There are several ways to get chocolate to this consistent Shape V state and you can use any of them interchangeably. All of them seek to break all existing bonds and then create enough Shape V crystals to pull the other particles into the same pattern throughout the whole bar. You can do this either with temperature to create Shape V in the absence of others, or by introducing new Shape V crystals in either chocolate or cacao butter to do the same thing (a method called Seeding, as in, introducing a seed of the desired crystal pattern).
Shape V will always be stable below its melting temperature, but its kinetics of nucleation and growth are very slow, so once creating it we like to give chocolate a colder environment to have a better chance of multiplying to fully crystallised chocolate bar. The caveat here is the colder temperatures give the less stable shapes a chance to form, so we have to watch that we don’t go too cold and remember to bring the temperature back up to a range that shape V can tolerate but where the others break 29 - 32ºC.
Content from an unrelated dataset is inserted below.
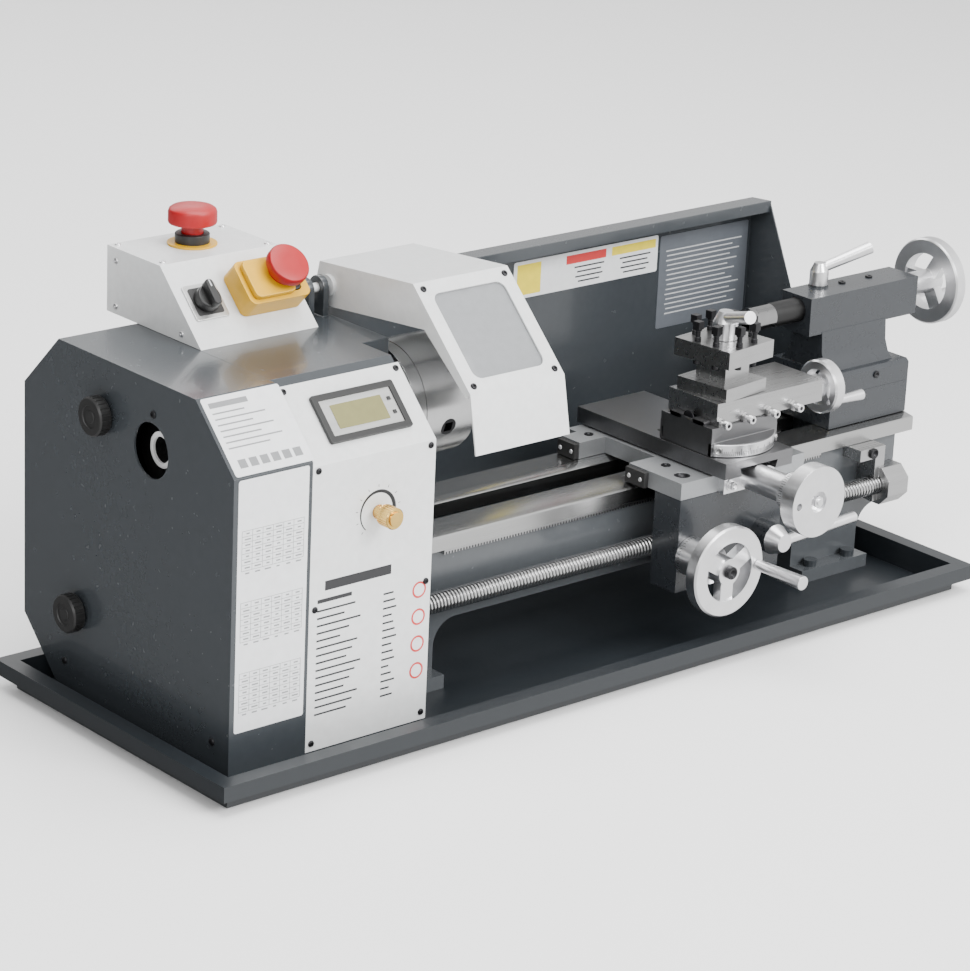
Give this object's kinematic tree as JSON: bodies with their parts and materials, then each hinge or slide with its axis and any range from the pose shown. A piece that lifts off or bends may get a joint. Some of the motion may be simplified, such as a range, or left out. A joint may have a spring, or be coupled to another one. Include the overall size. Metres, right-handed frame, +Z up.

What happens if we don’t temper?
Think back to that melted-then-cooled chocolate bar. Think of its features. If we melt chocolate and then cool it down without interfering with its crystallisation, we will allow a random array of all the different crystals to form. So as it cools down, once the chocolate reaches below 36º-37ºC Shape V will start forming, then when it reaches 34º-35ºC Shape IV will begin forming, at 27-29ºC we get Shape III, 21º-24ºC begets Shape II, and 16-18ºC begets Shape I.
Imagine a Lego castle where some blocks are made of ice. At room temperature, these blocks will lose their solid form and spill over on the floor. The rest of the Lego castle will cave and lean onto the remaining plastic, exposing weak spots at the seams where the ice blocks were prior. Now imagine that instead of ice, we have a bunch of random blocks each with different melting points and structures. You can deduce that this haphazard structure doesn’t make for a very stable castle, let alone a chocolate bar.
What does this mean for a baker?
Unevenly tempered chocolate will result in clusters of hard and soft chocolate, with a few seams that will be solid in the fridge but liquid at room temperature.
The cacao butter (which is white in colour) that was previously locked into a pattern together with the brown cacao solids has now spilled out of the structure and become liquid across the chocolate’s surface, clustering in parts, either in long strips like marble or small circular clusters, forming white marbled patterns on the surface of the chocolate. Something similar is happening with the sugar in your chocolate, also separating from the stable gridlocked pattern and clustering in various places.. We call this phenomenon “blooming” (fat blooming or sugar blooming).
When you touch this chocolate or try to break it, you interact with a range of interwoven particles all with different melting points. This is what gives it that strange pulling texture instead of a crisp snap.
These features will occur almost at random, influenced by the journey of temperatures the chocolate has experienced before reaching the fridge’s approximate 3ºC.
While inconsistent, these patterns can be beautiful. And sometimes they are marginal, with visual indicators but no noticeable change in texture. At Conspiracy Chocolate, when we encounter a chocolate bar like this, we sell them under the name “Bad Temper”. They are known for their unique marbly beauty and often purchased for this reason. Like snowflakes, each bar has its own unique pattern that tells the story of its temperature journey.